Bu manzaradan kopup gitmek kolay değil, bunu rehberimiz de çok iyi biliyor olmalı ki yemek molası da burada veriliyor. Kimi arkadaşlar hazırlıklı geldiği için gölün serin sularına kendilerini bırakırken kimimiz de benim gibi göl çevresini keşfe çıkıyor.
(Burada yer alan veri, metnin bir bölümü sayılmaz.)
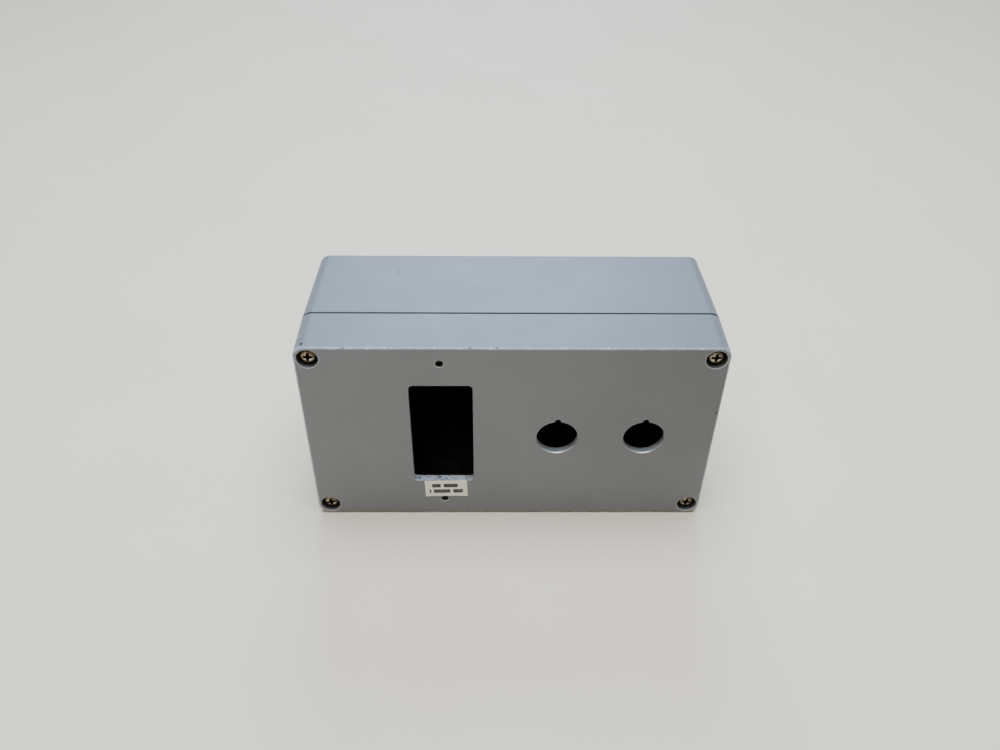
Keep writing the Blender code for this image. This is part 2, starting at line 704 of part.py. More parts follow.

Sucuk ekmekler yendikten sonra artık uzun bir yürüyüşe hazırız. Gölün kenarından orman içine giren toprak yol ilk defa treking faaliyetinin başladığı nokta oluyor. Yokuş aşağı ilerlerken günün ilk ve son dağ çileğine rastlıyorum, fotoğraf hızlı alındığı için biraz kötü de çıksa, tek dağ çileği gören kişi olma gururu ile yürüyüşüm biraz kasıntılı bir hal alıyor. :)) Önümüze çıkan yapay su arkında durup geride kalanları beklerken, suyun içilebilir mi, hijyenik gibi kaygıları anında unutup pet şişeleri dolduruyoruz, kana kana içiyoruz, sonra da suya parelel seyreden sağdaki patika yoldan devam ediliyor. Patika dar, sol taraf oldukça eğimli, kayıp aşağı yuvarlanma riski fazla, mecburen tek sıra halinde ilerliyoruz, kimi yerlerde patika diye bir oluşum zaten yok, su arkının içine dalmak durumundayız, ama akrobasi yeteneğinizi kullanıp kenarlardaki taşlara basarak da ayakkabınız ıslanmadan yürüyüşü sonlandırmak mümkün.




Gölün çevresi sazlıklarla çevrili, çok yürümeye pek müsait değil, zaten yürümek istesek de vaktimiz kısıtlı.. Sülüklügöl’ün yolunun kötü olması, ulaşım problemi olması, belki de onun daha bakir kalmasını sağlamış ama Çubuk Gölü maalesef istilaya uğramaktan kurtulamamış.